PROBLEM STATEMENT ▸ Your task is to print the material below exactly as presented.
***** RECORDED DATA *****
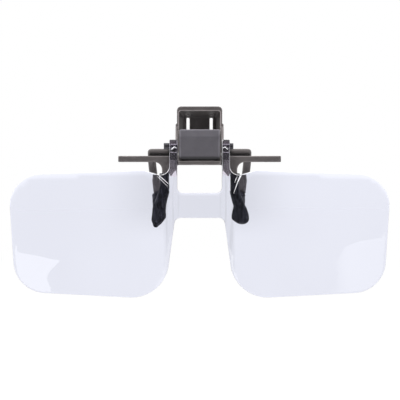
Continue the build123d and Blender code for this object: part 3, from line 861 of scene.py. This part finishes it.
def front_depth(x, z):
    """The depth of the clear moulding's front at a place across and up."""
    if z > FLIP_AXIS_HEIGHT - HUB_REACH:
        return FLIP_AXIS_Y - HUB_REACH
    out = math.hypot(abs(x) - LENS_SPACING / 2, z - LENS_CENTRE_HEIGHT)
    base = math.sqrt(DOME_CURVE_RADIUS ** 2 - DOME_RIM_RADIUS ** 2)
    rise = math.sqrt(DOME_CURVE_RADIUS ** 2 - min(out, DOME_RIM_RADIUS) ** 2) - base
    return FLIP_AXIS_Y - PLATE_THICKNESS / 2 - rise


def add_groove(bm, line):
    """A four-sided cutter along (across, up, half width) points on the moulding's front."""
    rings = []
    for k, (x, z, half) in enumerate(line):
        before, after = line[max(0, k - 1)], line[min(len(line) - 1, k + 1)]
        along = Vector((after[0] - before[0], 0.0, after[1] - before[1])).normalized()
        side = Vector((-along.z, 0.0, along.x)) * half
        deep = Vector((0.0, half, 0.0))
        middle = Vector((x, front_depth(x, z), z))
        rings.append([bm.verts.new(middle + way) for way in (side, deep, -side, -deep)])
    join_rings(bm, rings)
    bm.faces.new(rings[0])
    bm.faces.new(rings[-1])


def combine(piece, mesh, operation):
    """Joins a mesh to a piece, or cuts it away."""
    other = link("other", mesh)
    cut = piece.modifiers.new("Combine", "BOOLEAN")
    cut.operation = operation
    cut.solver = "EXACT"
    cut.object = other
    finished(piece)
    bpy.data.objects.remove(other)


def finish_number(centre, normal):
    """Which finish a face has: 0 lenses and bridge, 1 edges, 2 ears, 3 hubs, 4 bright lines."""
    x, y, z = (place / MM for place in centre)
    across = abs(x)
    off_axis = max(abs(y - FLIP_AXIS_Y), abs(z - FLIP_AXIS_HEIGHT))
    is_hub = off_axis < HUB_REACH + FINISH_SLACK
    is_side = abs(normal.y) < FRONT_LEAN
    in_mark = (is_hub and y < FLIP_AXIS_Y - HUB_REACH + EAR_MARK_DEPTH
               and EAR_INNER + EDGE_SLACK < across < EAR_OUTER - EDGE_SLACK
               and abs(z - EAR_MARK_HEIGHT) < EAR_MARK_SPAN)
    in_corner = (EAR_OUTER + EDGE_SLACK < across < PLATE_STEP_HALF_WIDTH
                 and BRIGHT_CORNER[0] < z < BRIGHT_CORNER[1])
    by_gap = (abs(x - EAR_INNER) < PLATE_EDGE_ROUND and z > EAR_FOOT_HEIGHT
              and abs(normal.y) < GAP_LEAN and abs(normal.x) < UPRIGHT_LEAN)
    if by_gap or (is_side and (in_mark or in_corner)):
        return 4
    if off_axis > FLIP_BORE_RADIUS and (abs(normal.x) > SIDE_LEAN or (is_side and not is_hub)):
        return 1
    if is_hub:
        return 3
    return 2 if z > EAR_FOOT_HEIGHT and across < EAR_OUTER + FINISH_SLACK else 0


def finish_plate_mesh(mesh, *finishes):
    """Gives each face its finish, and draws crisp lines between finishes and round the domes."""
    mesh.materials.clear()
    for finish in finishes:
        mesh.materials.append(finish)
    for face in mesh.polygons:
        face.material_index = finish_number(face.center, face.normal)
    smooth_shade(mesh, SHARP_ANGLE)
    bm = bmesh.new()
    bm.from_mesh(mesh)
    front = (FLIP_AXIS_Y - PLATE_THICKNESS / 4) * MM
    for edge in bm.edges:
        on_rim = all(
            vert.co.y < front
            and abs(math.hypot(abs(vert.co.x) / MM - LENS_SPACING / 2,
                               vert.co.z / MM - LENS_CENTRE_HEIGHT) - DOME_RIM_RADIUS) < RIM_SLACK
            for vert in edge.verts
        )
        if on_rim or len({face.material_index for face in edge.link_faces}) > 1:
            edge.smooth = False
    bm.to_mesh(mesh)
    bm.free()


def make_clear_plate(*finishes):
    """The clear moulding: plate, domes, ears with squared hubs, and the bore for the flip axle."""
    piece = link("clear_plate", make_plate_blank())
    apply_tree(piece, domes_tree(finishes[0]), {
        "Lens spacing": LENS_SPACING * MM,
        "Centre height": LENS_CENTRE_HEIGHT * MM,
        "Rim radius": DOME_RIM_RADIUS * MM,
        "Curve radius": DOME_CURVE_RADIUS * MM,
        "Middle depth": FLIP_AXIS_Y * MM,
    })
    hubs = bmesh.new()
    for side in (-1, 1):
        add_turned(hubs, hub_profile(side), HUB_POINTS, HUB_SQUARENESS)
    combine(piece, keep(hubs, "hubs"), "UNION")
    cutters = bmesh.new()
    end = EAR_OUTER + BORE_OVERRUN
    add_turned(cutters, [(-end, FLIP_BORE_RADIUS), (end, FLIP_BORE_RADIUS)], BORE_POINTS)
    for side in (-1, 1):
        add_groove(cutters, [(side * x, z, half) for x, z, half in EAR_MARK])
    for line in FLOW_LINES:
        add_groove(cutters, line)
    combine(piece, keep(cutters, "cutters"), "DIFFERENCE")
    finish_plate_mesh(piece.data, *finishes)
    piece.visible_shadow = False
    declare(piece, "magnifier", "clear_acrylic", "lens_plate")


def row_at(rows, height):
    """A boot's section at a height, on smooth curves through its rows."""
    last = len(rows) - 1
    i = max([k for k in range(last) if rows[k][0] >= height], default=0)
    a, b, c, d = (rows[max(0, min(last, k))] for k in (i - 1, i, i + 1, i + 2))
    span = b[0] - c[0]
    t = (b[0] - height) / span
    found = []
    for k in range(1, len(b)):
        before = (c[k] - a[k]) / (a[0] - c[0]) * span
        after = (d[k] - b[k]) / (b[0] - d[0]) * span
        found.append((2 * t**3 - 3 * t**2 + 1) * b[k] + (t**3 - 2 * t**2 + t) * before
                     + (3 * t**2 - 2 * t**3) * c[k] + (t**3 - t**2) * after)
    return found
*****
EXERCISE ANSWER ▸
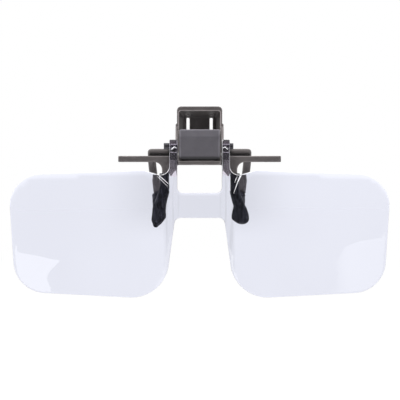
Continue the build123d and Blender code for this object: part 3, from line 861 of scene.py. This part finishes it.
def front_depth(x, z):
    """The depth of the clear moulding's front at a place across and up."""
    if z > FLIP_AXIS_HEIGHT - HUB_REACH:
        return FLIP_AXIS_Y - HUB_REACH
    out = math.hypot(abs(x) - LENS_SPACING / 2, z - LENS_CENTRE_HEIGHT)
    base = math.sqrt(DOME_CURVE_RADIUS ** 2 - DOME_RIM_RADIUS ** 2)
    rise = math.sqrt(DOME_CURVE_RADIUS ** 2 - min(out, DOME_RIM_RADIUS) ** 2) - base
    return FLIP_AXIS_Y - PLATE_THICKNESS / 2 - rise


def add_groove(bm, line):
    """A four-sided cutter along (across, up, half width) points on the moulding's front."""
    rings = []
    for k, (x, z, half) in enumerate(line):
        before, after = line[max(0, k - 1)], line[min(len(line) - 1, k + 1)]
        along = Vector((after[0] - before[0], 0.0, after[1] - before[1])).normalized()
        side = Vector((-along.z, 0.0, along.x)) * half
        deep = Vector((0.0, half, 0.0))
        middle = Vector((x, front_depth(x, z), z))
        rings.append([bm.verts.new(middle + way) for way in (side, deep, -side, -deep)])
    join_rings(bm, rings)
    bm.faces.new(rings[0])
    bm.faces.new(rings[-1])


def combine(piece, mesh, operation):
    """Joins a mesh to a piece, or cuts it away."""
    other = link("other", mesh)
    cut = piece.modifiers.new("Combine", "BOOLEAN")
    cut.operation = operation
    cut.solver = "EXACT"
    cut.object = other
    finished(piece)
    bpy.data.objects.remove(other)


def finish_number(centre, normal):
    """Which finish a face has: 0 lenses and bridge, 1 edges, 2 ears, 3 hubs, 4 bright lines."""
    x, y, z = (place / MM for place in centre)
    across = abs(x)
    off_axis = max(abs(y - FLIP_AXIS_Y), abs(z - FLIP_AXIS_HEIGHT))
    is_hub = off_axis < HUB_REACH + FINISH_SLACK
    is_side = abs(normal.y) < FRONT_LEAN
    in_mark = (is_hub and y < FLIP_AXIS_Y - HUB_REACH + EAR_MARK_DEPTH
               and EAR_INNER + EDGE_SLACK < across < EAR_OUTER - EDGE_SLACK
               and abs(z - EAR_MARK_HEIGHT) < EAR_MARK_SPAN)
    in_corner = (EAR_OUTER + EDGE_SLACK < across < PLATE_STEP_HALF_WIDTH
                 and BRIGHT_CORNER[0] < z < BRIGHT_CORNER[1])
    by_gap = (abs(x - EAR_INNER) < PLATE_EDGE_ROUND and z > EAR_FOOT_HEIGHT
              and abs(normal.y) < GAP_LEAN and abs(normal.x) < UPRIGHT_LEAN)
    if by_gap or (is_side and (in_mark or in_corner)):
        return 4
    if off_axis > FLIP_BORE_RADIUS and (abs(normal.x) > SIDE_LEAN or (is_side and not is_hub)):
        return 1
    if is_hub:
        return 3
    return 2 if z > EAR_FOOT_HEIGHT and across < EAR_OUTER + FINISH_SLACK else 0


def finish_plate_mesh(mesh, *finishes):
    """Gives each face its finish, and draws crisp lines between finishes and round the domes."""
    mesh.materials.clear()
    for finish in finishes:
        mesh.materials.append(finish)
    for face in mesh.polygons:
        face.material_index = finish_number(face.center, face.normal)
    smooth_shade(mesh, SHARP_ANGLE)
    bm = bmesh.new()
    bm.from_mesh(mesh)
    front = (FLIP_AXIS_Y - PLATE_THICKNESS / 4) * MM
    for edge in bm.edges:
        on_rim = all(
            vert.co.y < front
            and abs(math.hypot(abs(vert.co.x) / MM - LENS_SPACING / 2,
                               vert.co.z / MM - LENS_CENTRE_HEIGHT) - DOME_RIM_RADIUS) < RIM_SLACK
            for vert in edge.verts
        )
        if on_rim or len({face.material_index for face in edge.link_faces}) > 1:
            edge.smooth = False
    bm.to_mesh(mesh)
    bm.free()


def make_clear_plate(*finishes):
    """The clear moulding: plate, domes, ears with squared hubs, and the bore for the flip axle."""
    piece = link("clear_plate", make_plate_blank())
    apply_tree(piece, domes_tree(finishes[0]), {
        "Lens spacing": LENS_SPACING * MM,
        "Centre height": LENS_CENTRE_HEIGHT * MM,
        "Rim radius": DOME_RIM_RADIUS * MM,
        "Curve radius": DOME_CURVE_RADIUS * MM,
        "Middle depth": FLIP_AXIS_Y * MM,
    })
    hubs = bmesh.new()
    for side in (-1, 1):
        add_turned(hubs, hub_profile(side), HUB_POINTS, HUB_SQUARENESS)
    combine(piece, keep(hubs, "hubs"), "UNION")
    cutters = bmesh.new()
    end = EAR_OUTER + BORE_OVERRUN
    add_turned(cutters, [(-end, FLIP_BORE_RADIUS), (end, FLIP_BORE_RADIUS)], BORE_POINTS)
    for side in (-1, 1):
        add_groove(cutters, [(side * x, z, half) for x, z, half in EAR_MARK])
    for line in FLOW_LINES:
        add_groove(cutters, line)
    combine(piece, keep(cutters, "cutters"), "DIFFERENCE")
    finish_plate_mesh(piece.data, *finishes)
    piece.visible_shadow = False
    declare(piece, "magnifier", "clear_acrylic", "lens_plate")


def row_at(rows, height):
    """A boot's section at a height, on smooth curves through its rows."""
    last = len(rows) - 1
    i = max([k for k in range(last) if rows[k][0] >= height], default=0)
    a, b, c, d = (rows[max(0, min(last, k))] for k in (i - 1, i, i + 1, i + 2))
    span = b[0] - c[0]
    t = (b[0] - height) / span
    found = []
    for k in range(1, len(b)):
        before = (c[k] - a[k]) / (a[0] - c[0]) * span
        after = (d[k] - b[k]) / (b[0] - d[0]) * span
        found.append((2 * t**3 - 3 * t**2 + 1) * b[k] + (t**3 - 2 * t**2 + t) * before
                     + (3 * t**2 - 2 * t**3) * c[k] + (t**3 - t**2) * after)
    return found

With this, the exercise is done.